===== RECORDS TO PROCESS

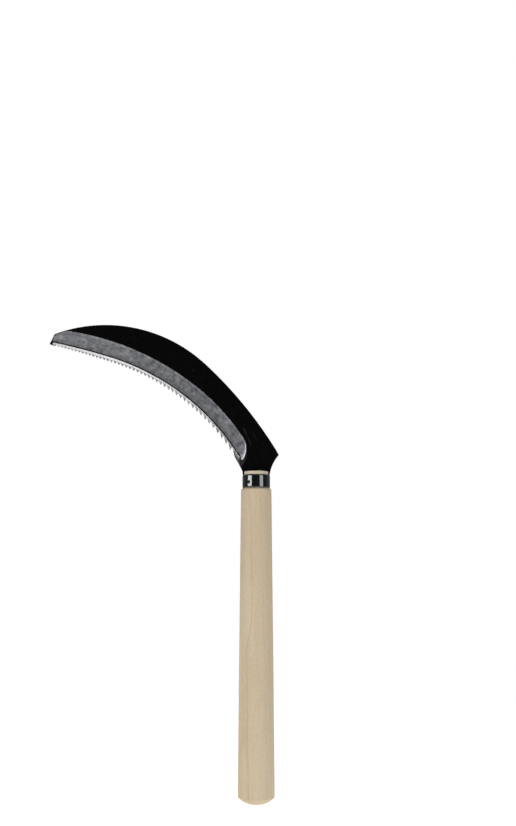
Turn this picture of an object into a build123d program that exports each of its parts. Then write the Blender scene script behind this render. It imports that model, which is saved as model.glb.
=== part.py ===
from build123d import *

from math import cos, radians, sin, sqrt, tan
import os

# Serrated hand sickle: a curved, saw-toothed steel blade whose tang sits in a turned wooden handle,
# with a black ring and a small tack at the joint.
#
# Frame, in millimetres: +Z runs up the handle's axis, the blade sweeps towards -X in the XZ plane,
# and its ground bevel faces -Y. The origin is the middle of the small flat on the butt.

# Handle
butt_diameter = 27.05
butt_flat_diameter = 8.0
butt_dome_height = 5.0
butt_dome_swell = 0.9
butt_rim_radius = 1.4
parallel_height = 14.0
shoulder_diameter = 22.2
shoulder_height = 230.4
shoulder_chamfer = 1.1
neck_diameter = 17.6
neck_stand = 2.65
neck_top_chamfer = 0.6

# Ferrule and its tack
ferrule_diameter = 20.2
ferrule_height = 9.7
ferrule_edge_radius = 0.5
tack_angle = 33.0
tack_height = 4.2
tack_shank_diameter = 1.8
tack_head_diameter = 2.8
tack_head_height = 0.35
tack_head_rounding = 0.28
tack_length = 7.0

# Blade, a flat steel plate; its outline's points are (X, Z)
plate_thickness = 2.0
spine_tip = (-147.1, 342.84)
spine_tip_angle = 20.3
spine_joint = (-37.15, 321.03)
heel_corner = (16.5, 254.7)
tip_point = (-151.0, 335.7)
neck_right = 9.85
neck_left = -9.8
neck_curve_radius = 27.1
neck_bend = (-10.2, 243.1)
inner_heel = (-12.7, 248.0)

# Tang and the mortise that holds it
tang_length = 90.0
tang_root_width = 12.0
tang_end_width = 6.0
mortise_clearance = 0.1

# Toothed edge: two arcs that share a tangent at edge_joint, with teeth that widen towards the heel
edge_joint = (-104.5, 321.85)
edge_slope = radians(18.1)
edge_outer_radius = 733.0
edge_inner_radius = 167.6
tooth_count = 48
first_tooth_x = -146.9
tooth_pitch_at_tip = 2.45
tooth_pitch_growth = 0.00715
tooth_rise_at_tip = 1.0
tooth_rise_at_heel = 2.2

# Bevel: a shallow cone about an axis parallel to Y. At the heel it ends in a rounded run-out, whose
# arc leads tangentially into a straight stretch that leans back over the blade.
bevel_centre = (-162.9, 157.3)
bevel_radius = 189.3
bevel_width = 20.0
bevel_angle = radians(6.4)
run_out_centre = (-22.4, 259.5)
run_out_radius = 15.0
run_out_slope = 50.0
run_out_lean = radians(26)
ground_length = 220.0
ground_height = 120.0

# Cutting shapes pass the surfaces that they cut by this much, and selections reach this far
overrun = 1.0

# Worked out from the values above
half_plate = plate_thickness / 2
ferrule_top = shoulder_height + ferrule_height
neck_top = ferrule_top + neck_stand
tang_bottom = ferrule_top - tang_length
tack_out = (-sin(radians(tack_angle)), -cos(radians(tack_angle)), 0)
ferrule_radius = ferrule_diameter / 2
tack_seat = (tack_out[0] * ferrule_radius, tack_out[1] * ferrule_radius, shoulder_height + tack_height)
tack_plane = Plane(origin=tack_seat, x_dir=(0, 0, 1), z_dir=tack_out)


def edge_height(x):
    """Height of the line through the tooth tips at x."""
    radius = edge_outer_radius if x < edge_joint[0] else edge_inner_radius
    centre_x = edge_joint[0] - radius * sin(edge_slope)
    centre_z = edge_joint[1] - radius * cos(edge_slope)
    return centre_z + sqrt(radius**2 - (x - centre_x) ** 2)


def tooth_x(tooth):
    """Place of a tooth's tip along X; a half number is the root after it."""
    return first_tooth_x + tooth * tooth_pitch_at_tip + tooth**2 * tooth_pitch_growth


def tooth_outline():
    """Tooth tips and roots from the blade's tip to its heel."""
    points = []
    for tooth in range(tooth_count):
        tip = (tooth_x(tooth), edge_height(tooth_x(tooth)))
        points.append(tip)
        along = tooth / (tooth_count - 1)
        rise = tooth_rise_at_tip + along * (tooth_rise_at_heel - tooth_rise_at_tip)
        if tooth < tooth_count - 1:
            points.append((tooth_x(tooth + 0.5), tip[1] + rise))
    return points


def tang_line(clearance):
    """Outline of the tang from the ferrule's top down and back up, widened by a clearance."""
    half_root = tang_root_width / 2 + clearance
    half_end = tang_end_width / 2 + clearance
    bottom = tang_bottom - clearance
    return [(-half_root, ferrule_top), (-half_end, bottom), (half_end, bottom), (half_root, ferrule_top)]


os.makedirs("parts", exist_ok=True)

# Bevel: the cone's rim, kept only inside the ground area and sloping out of the plate at its border
with BuildPart() as bevel_cutter:
    with BuildSketch(Plane.XY.offset(bevel_centre[1])) as wedge:
        rim_x = bevel_centre[0] + bevel_radius
        inner_x = rim_x - bevel_width
        with BuildLine():
            Polyline(
                (rim_x, -half_plate),
                (inner_x, -half_plate + bevel_width * tan(bevel_angle)),
                (inner_x, -half_plate - overrun),
                (rim_x, -half_plate - overrun),
                close=True,
            )
        make_face()
    revolve(axis=Axis((bevel_centre[0], 0, bevel_centre[1]), (0, 1, 0)))
    ground_plane = Plane(
        origin=(run_out_centre[0], half_plate, run_out_centre[1]),
        x_dir=(cos(run_out_lean), 0, sin(run_out_lean)),
        z_dir=(0, -1, 0),
    )
    with BuildSketch(ground_plane) as ground_area:
        back_radius = run_out_radius - plate_thickness * tan(radians(run_out_slope))
        Circle(back_radius)
        with Locations((back_radius, 0)):
            Rectangle(ground_length, ground_height, align=(Align.MAX, Align.MIN))
    extrude(amount=plate_thickness + 2 * overrun, taper=-run_out_slope, mode=Mode.INTERSECT)

# Blade: plate outline with the tang, less the bevel
with BuildPart() as blade:
    with BuildSketch(Plane.XZ) as plate:
        with BuildLine() as outline:
            tip_direction = (cos(radians(spine_tip_angle)), sin(radians(spine_tip_angle)))
            outer_spine = TangentArc(spine_tip, spine_joint, tangent=tip_direction)
            TangentArc(spine_joint, heel_corner, tangent=outer_spine % 1)
            RadiusArc((neck_right, ferrule_top), heel_corner, neck_curve_radius)
            Polyline((neck_right, ferrule_top), *reversed(tang_line(0)), (neck_left, ferrule_top), neck_bend)
            Polyline(neck_bend, inner_heel, *reversed(tooth_outline()), tip_point, spine_tip)
        make_face()
    extrude(amount=half_plate, both=True)
    add(bevel_cutter.part, mode=Mode.SUBTRACT)
blade.part.label = "blade"
export_step(blade.part, "parts/blade.step")

# Handle: turned profile, slot for the blade's neck, mortise for the tang, hole for the tack
with BuildPart() as handle:
    with BuildSketch(Plane.XZ) as turning:
        butt_radius = butt_diameter / 2
        flat_radius = butt_flat_diameter / 2
        shoulder_radius = shoulder_diameter / 2
        neck_radius = neck_diameter / 2
        grip_top = (shoulder_radius, shoulder_height - shoulder_chamfer)
        with BuildLine():
            Line((0, 0), (flat_radius, 0))
            SagittaArc((flat_radius, 0), (butt_radius, butt_dome_height), -butt_dome_swell)
            Polyline(
                (butt_radius, butt_dome_height),
                (butt_radius, parallel_height),
                grip_top,
                (shoulder_radius - shoulder_chamfer, shoulder_height),
                (neck_radius, shoulder_height),
                (neck_radius, neck_top - neck_top_chamfer),
                (neck_radius - neck_top_chamfer, neck_top),
                (0, neck_top),
                (0, 0),
            )
        make_face()
    revolve(axis=Axis.Z)
    rim_band = (butt_dome_height - overrun, butt_dome_height + overrun)
    butt_rim = handle.edges().filter_by(GeomType.CIRCLE).filter_by_position(Axis.Z, *rim_band)
    fillet(butt_rim, butt_rim_radius)
    with BuildSketch(Plane.XZ) as mortise:
        with BuildLine():
            Polyline(*tang_line(mortise_clearance), close=True)
        make_face()
        with Locations((0, ferrule_top)):
            Rectangle(neck_diameter + 2 * overrun, neck_stand + overrun, align=(Align.CENTER, Align.MIN))
    extrude(amount=half_plate, both=True, mode=Mode.SUBTRACT)
    with Locations(tack_plane):
        Hole(tack_shank_diameter / 2, depth=tack_length)
handle.part.label = "handle"
export_step(handle.part, "parts/handle.step")

# Ferrule: a plain ring with rounded rims and a hole for the tack
with BuildPart() as ferrule:
    with BuildSketch(Plane.XY.offset(shoulder_height)) as ring:
        Circle(ferrule_radius)
        Circle(neck_diameter / 2, mode=Mode.SUBTRACT)
    extrude(amount=ferrule_height)
    outer_rims = ferrule.edges().filter_by(GeomType.CIRCLE).group_by(SortBy.RADIUS)[-1]
    fillet(outer_rims, ferrule_edge_radius)
    with Locations(tack_plane):
        Hole(tack_shank_diameter / 2, depth=tack_length)
ferrule.part.label = "ferrule"
export_step(ferrule.part, "parts/ferrule.step")

# Tack: round shank with a low domed head on the ferrule's outside
with BuildPart() as ferrule_tack:
    with BuildSketch(tack_plane) as shank:
        Circle(tack_shank_diameter / 2)
    extrude(amount=-tack_length)
    with BuildSketch(tack_plane) as head:
        Circle(tack_head_diameter / 2)
    extrude(amount=tack_head_height)
    head_rim = ferrule_tack.faces().sort_by(Axis(tack_seat, tack_out))[-1].edges()
    fillet(head_rim, tack_head_rounding)
ferrule_tack.part.label = "ferrule_tack"
export_step(ferrule_tack.part, "parts/ferrule_tack.step")
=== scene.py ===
from math import atan2, cos, hypot, pi, radians, sin, sqrt, tan

import bmesh
import bpy
import numpy as np
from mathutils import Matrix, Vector, geometry


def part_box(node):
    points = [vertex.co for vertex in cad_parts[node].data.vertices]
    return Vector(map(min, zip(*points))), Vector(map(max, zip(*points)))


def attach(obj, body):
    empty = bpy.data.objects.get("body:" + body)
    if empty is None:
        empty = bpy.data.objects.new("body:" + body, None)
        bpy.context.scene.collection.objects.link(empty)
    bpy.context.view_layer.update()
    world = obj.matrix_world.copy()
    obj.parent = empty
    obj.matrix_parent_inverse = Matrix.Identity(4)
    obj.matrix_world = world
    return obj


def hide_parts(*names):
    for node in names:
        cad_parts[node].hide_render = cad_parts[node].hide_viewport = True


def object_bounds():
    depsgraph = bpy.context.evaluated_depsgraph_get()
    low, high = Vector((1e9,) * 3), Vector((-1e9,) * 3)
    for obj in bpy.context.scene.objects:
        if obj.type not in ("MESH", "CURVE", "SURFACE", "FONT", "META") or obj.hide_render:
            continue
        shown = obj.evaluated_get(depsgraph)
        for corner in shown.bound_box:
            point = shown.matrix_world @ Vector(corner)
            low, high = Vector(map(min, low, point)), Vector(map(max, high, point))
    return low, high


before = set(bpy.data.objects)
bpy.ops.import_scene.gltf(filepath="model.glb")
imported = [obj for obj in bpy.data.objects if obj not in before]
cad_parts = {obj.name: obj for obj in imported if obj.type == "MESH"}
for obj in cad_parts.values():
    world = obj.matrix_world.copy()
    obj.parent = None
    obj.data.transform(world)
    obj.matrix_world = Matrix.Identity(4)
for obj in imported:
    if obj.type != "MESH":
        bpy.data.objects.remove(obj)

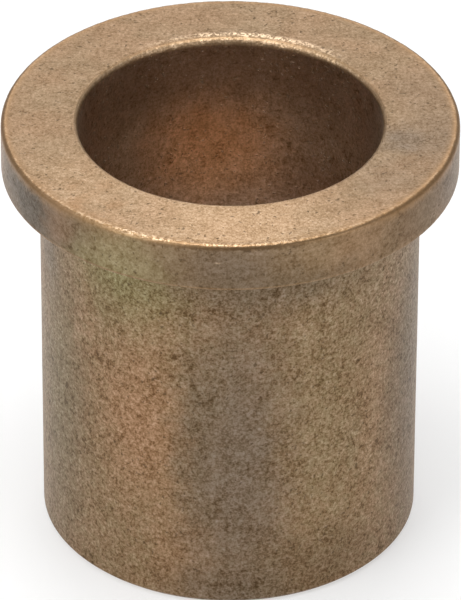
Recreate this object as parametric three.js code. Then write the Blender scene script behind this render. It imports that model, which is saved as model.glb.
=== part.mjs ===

==========

GIVEN PROBLEM: Beginning at the line where "Recreate this object" appears, extract each line through the end of the data above; keep them exact and include nothing else.

TASK ANSWER:
Recreate this object as parametric three.js code. Then write the Blender scene script behind this render. It imports that model, which is saved as model.glb.
=== part.mjs ===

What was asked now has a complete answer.